Reproduce the listing verbatim.

— Start DATA BLOCK —

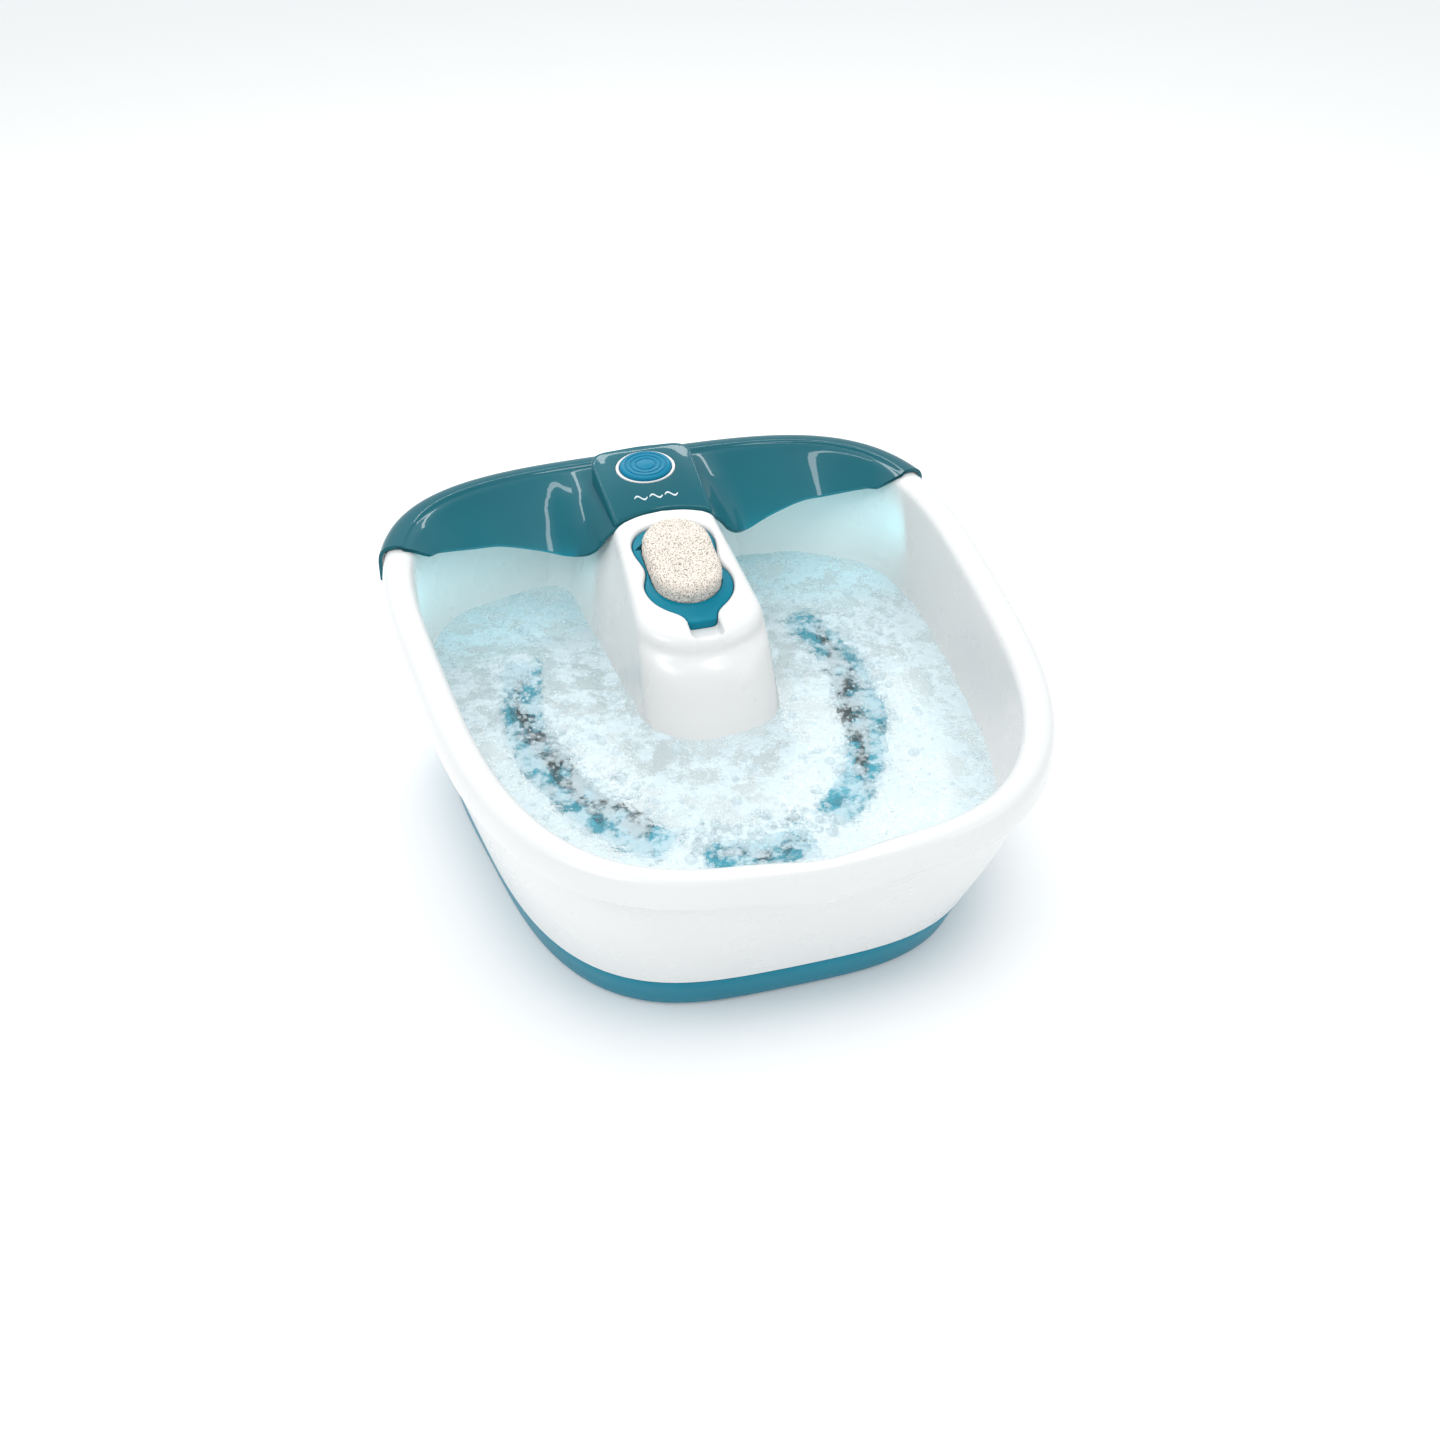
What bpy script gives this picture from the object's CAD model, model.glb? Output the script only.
"""A pedicure foot bath with bubbling water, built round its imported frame.

Shapes are worked out in millimetres from the middle of the rim and placed in metres by spot().
Each piece has an operator; the sidebar panel lists them in order.
"""
import math
import random
from collections import namedtuple
from functools import lru_cache

import bpy
from mathutils import Matrix, Vector, noise


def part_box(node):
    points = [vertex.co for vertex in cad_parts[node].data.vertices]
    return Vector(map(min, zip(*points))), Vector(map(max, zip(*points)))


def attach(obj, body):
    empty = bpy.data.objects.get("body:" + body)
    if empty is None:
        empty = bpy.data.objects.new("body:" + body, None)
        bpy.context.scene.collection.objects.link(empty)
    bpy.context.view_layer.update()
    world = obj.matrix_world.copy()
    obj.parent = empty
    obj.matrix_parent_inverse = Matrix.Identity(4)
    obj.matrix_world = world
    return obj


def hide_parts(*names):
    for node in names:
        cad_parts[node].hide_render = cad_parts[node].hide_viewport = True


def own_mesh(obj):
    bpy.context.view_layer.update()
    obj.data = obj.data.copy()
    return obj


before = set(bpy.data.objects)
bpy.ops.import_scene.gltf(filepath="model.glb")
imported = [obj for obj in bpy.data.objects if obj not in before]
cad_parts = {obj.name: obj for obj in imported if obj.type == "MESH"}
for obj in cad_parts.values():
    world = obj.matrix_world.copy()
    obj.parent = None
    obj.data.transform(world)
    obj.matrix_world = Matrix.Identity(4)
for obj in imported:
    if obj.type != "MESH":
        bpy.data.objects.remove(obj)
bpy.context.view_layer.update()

bl_info = {
    "name": "Pedicure foot bath",
    "version": (1, 0, 0),
    "blender": (4, 5, 0),
    "location": "View3D > Sidebar > Foot bath",
    "description": "Builds the visible pieces of a bubbling foot bath, its water and its studio",
    "category": "Add Mesh",
}

MM = 0.001
BASIN_LOW, BASIN_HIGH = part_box("basin")
RIM_MIDDLE_Y = (BASIN_LOW.y + BASIN_HIGH.y) / 2

# Driving sizes in millimetres, as in the model of the frame
LENGTH = (BASIN_HIGH.y - BASIN_LOW.y) / MM
WIDTH = 345
BASE_LENGTH = 302
BASE_WIDTH = 278.4
CREST = 146.3
CREST_RISE = 0.0203
CREST_BOW = 0.000083
FOOT_HEIGHT = 2
BAND_TOP = 29
FLOOR_TOP = 38
FLOOR_UNDER = 35
BASIN_WALL = 2.5
BODY_WALL = 2.2
PAN_WALL = 3
GAP = 0.3
RIM_SIDE = 18.7
RIM_END = 16
SKIRT = 18
BODY_TUCK = 3.4
CORNER_TUCK = 3
CORNER_BOW = 4.5
SPOUT_HALF = 26
SPOUT_DIP = 2.4
SPOUT_CUT = 4
SPOUT_DROOP = 5
TOP_SLOPE = 0.19
TOP_Y = 118
TOP_Z = 148
TOWER_WALL = 2.6
SEAT_Z = 143.5
GUARD_WALL = 2.3
GUARD_STEP = GUARD_WALL + 0.8
GUARD_OUT = GUARD_WALL + 1
PANEL_HALF = 31
PANEL_BACK = 180
PANEL_TILT = 0.231
BUTTON_Y = 161
BUTTON_HALF = (16.4, 12.8)
STONE_HALF = 21
STONE_REACH = 32.5
STONE_THICK = 20
STONE_PROUD = 10.5
STONE_UP = 8
POCKET_DEPTH = 15
STRIP_HALF = 11
STRIP_TOP = 42
NUB_RADIUS = 4.2
BUBBLE_HOLE = 1.2
FOOT_RADIUS = 9

TILT = math.atan(TOP_SLOPE)
PANEL_ANGLE = math.atan(PANEL_TILT)
COLUMNS = 224

Outline = namedtuple("Outline", "half_x half_y back front taper y")
RIM = Outline(WIDTH / 2, LENGTH / 2, 3.54, 3.09, 0.072, 0)
BASE = Outline(BASE_WIDTH / 2, BASE_LENGTH / 2, 3.55, 3.45, 0.144, 4.6)
RimSpot = namedtuple("RimSpot", "normal outer inner crest endness spout")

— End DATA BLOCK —

SOLUTION TO THIS TASK:
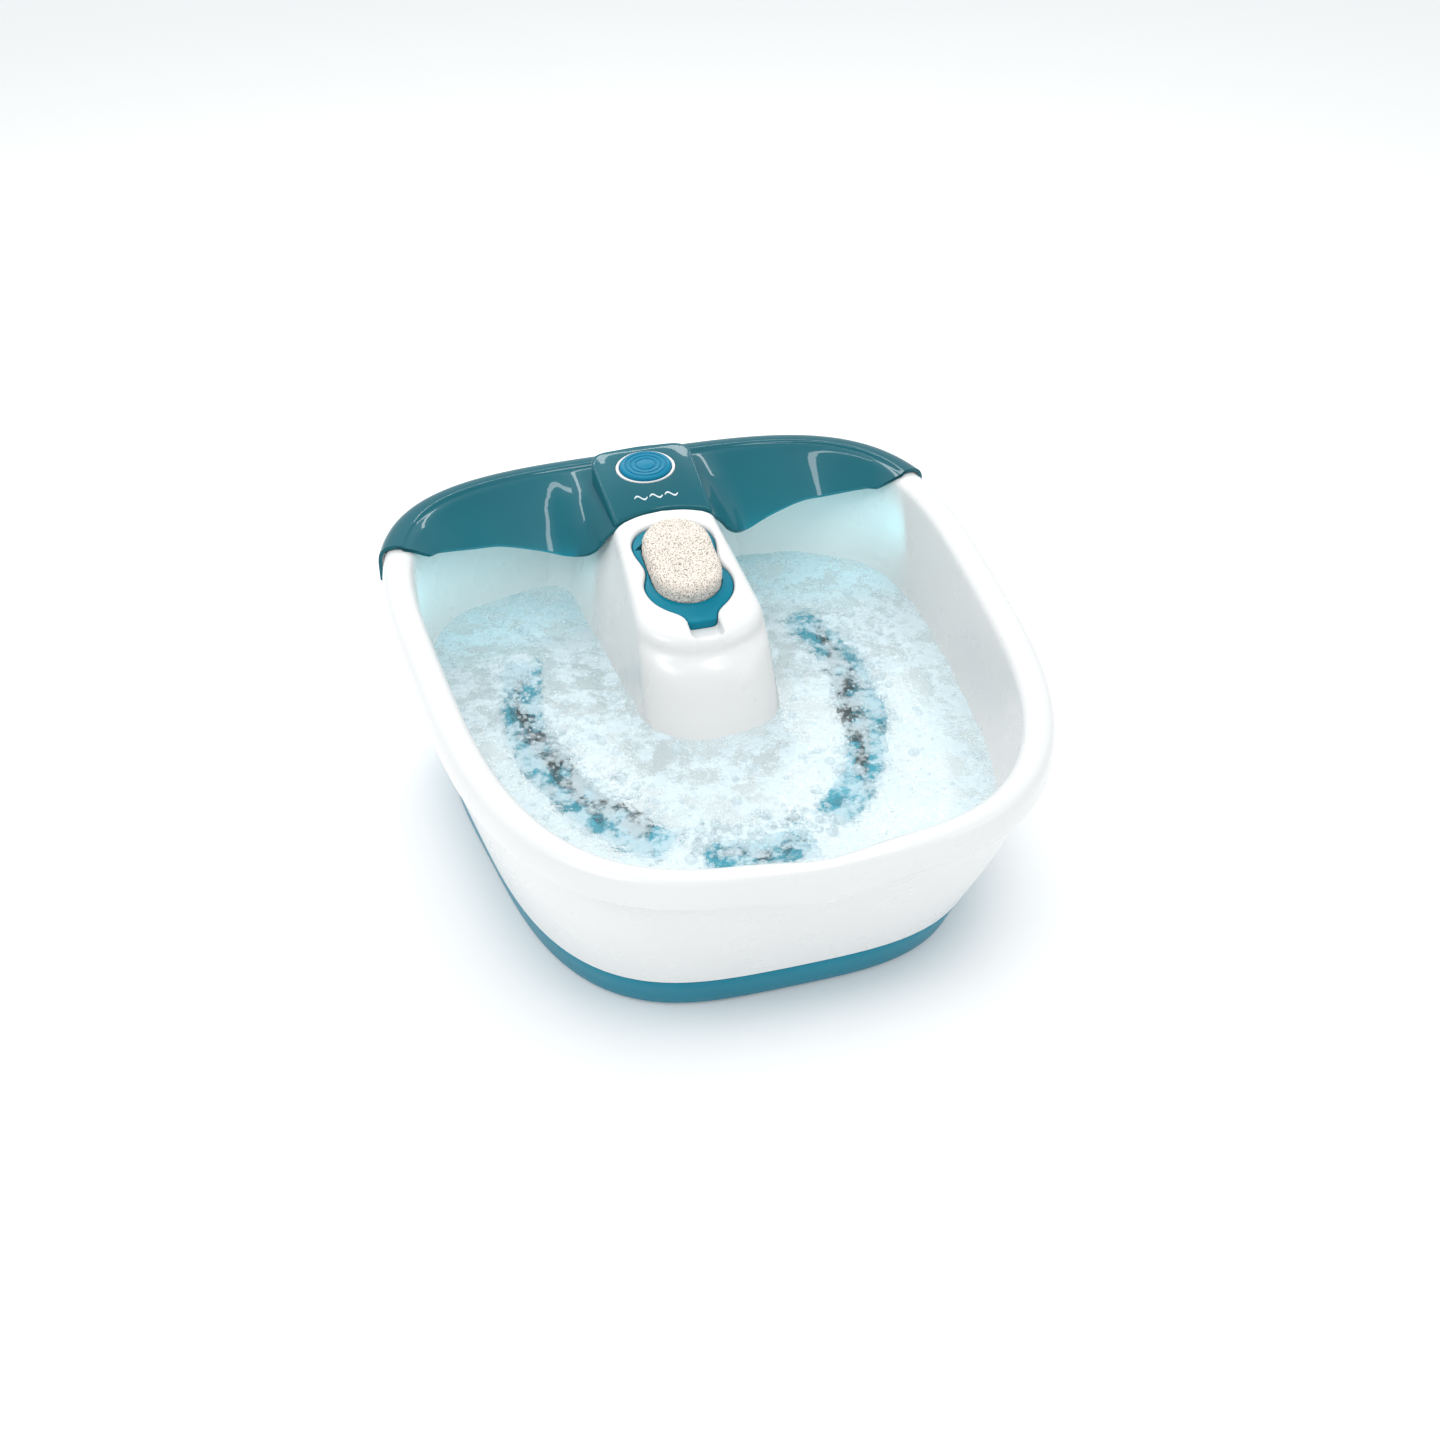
What bpy script gives this picture from the object's CAD model, model.glb? Output the script only.
"""A pedicure foot bath with bubbling water, built round its imported frame.

Shapes are worked out in millimetres from the middle of the rim and placed in metres by spot().
Each piece has an operator; the sidebar panel lists them in order.
"""
import math
import random
from collections import namedtuple
from functools import lru_cache

import bpy
from mathutils import Matrix, Vector, noise


def part_box(node):
    points = [vertex.co for vertex in cad_parts[node].data.vertices]
    return Vector(map(min, zip(*points))), Vector(map(max, zip(*points)))


def attach(obj, body):
    empty = bpy.data.objects.get("body:" + body)
    if empty is None:
        empty = bpy.data.objects.new("body:" + body, None)
        bpy.context.scene.collection.objects.link(empty)
    bpy.context.view_layer.update()
    world = obj.matrix_world.copy()
    obj.parent = empty
    obj.matrix_parent_inverse = Matrix.Identity(4)
    obj.matrix_world = world
    return obj


def hide_parts(*names):
    for node in names:
        cad_parts[node].hide_render = cad_parts[node].hide_viewport = True


def own_mesh(obj):
    bpy.context.view_layer.update()
    obj.data = obj.data.copy()
    return obj


before = set(bpy.data.objects)
bpy.ops.import_scene.gltf(filepath="model.glb")
imported = [obj for obj in bpy.data.objects if obj not in before]
cad_parts = {obj.name: obj for obj in imported if obj.type == "MESH"}
for obj in cad_parts.values():
    world = obj.matrix_world.copy()
    obj.parent = None
    obj.data.transform(world)
    obj.matrix_world = Matrix.Identity(4)
for obj in imported:
    if obj.type != "MESH":
        bpy.data.objects.remove(obj)
bpy.context.view_layer.update()

bl_info = {
    "name": "Pedicure foot bath",
    "version": (1, 0, 0),
    "blender": (4, 5, 0),
    "location": "View3D > Sidebar > Foot bath",
    "description": "Builds the visible pieces of a bubbling foot bath, its water and its studio",
    "category": "Add Mesh",
}

MM = 0.001
BASIN_LOW, BASIN_HIGH = part_box("basin")
RIM_MIDDLE_Y = (BASIN_LOW.y + BASIN_HIGH.y) / 2

# Driving sizes in millimetres, as in the model of the frame
LENGTH = (BASIN_HIGH.y - BASIN_LOW.y) / MM
WIDTH = 345
BASE_LENGTH = 302
BASE_WIDTH = 278.4
CREST = 146.3
CREST_RISE = 0.0203
CREST_BOW = 0.000083
FOOT_HEIGHT = 2
BAND_TOP = 29
FLOOR_TOP = 38
FLOOR_UNDER = 35
BASIN_WALL = 2.5
BODY_WALL = 2.2
PAN_WALL = 3
GAP = 0.3
RIM_SIDE = 18.7
RIM_END = 16
SKIRT = 18
BODY_TUCK = 3.4
CORNER_TUCK = 3
CORNER_BOW = 4.5
SPOUT_HALF = 26
SPOUT_DIP = 2.4
SPOUT_CUT = 4
SPOUT_DROOP = 5
TOP_SLOPE = 0.19
TOP_Y = 118
TOP_Z = 148
TOWER_WALL = 2.6
SEAT_Z = 143.5
GUARD_WALL = 2.3
GUARD_STEP = GUARD_WALL + 0.8
GUARD_OUT = GUARD_WALL + 1
PANEL_HALF = 31
PANEL_BACK = 180
PANEL_TILT = 0.231
BUTTON_Y = 161
BUTTON_HALF = (16.4, 12.8)
STONE_HALF = 21
STONE_REACH = 32.5
STONE_THICK = 20
STONE_PROUD = 10.5
STONE_UP = 8
POCKET_DEPTH = 15
STRIP_HALF = 11
STRIP_TOP = 42
NUB_RADIUS = 4.2
BUBBLE_HOLE = 1.2
FOOT_RADIUS = 9

TILT = math.atan(TOP_SLOPE)
PANEL_ANGLE = math.atan(PANEL_TILT)
COLUMNS = 224

Outline = namedtuple("Outline", "half_x half_y back front taper y")
RIM = Outline(WIDTH / 2, LENGTH / 2, 3.54, 3.09, 0.072, 0)
BASE = Outline(BASE_WIDTH / 2, BASE_LENGTH / 2, 3.55, 3.45, 0.144, 4.6)
RimSpot = namedtuple("RimSpot", "normal outer inner crest endness spout")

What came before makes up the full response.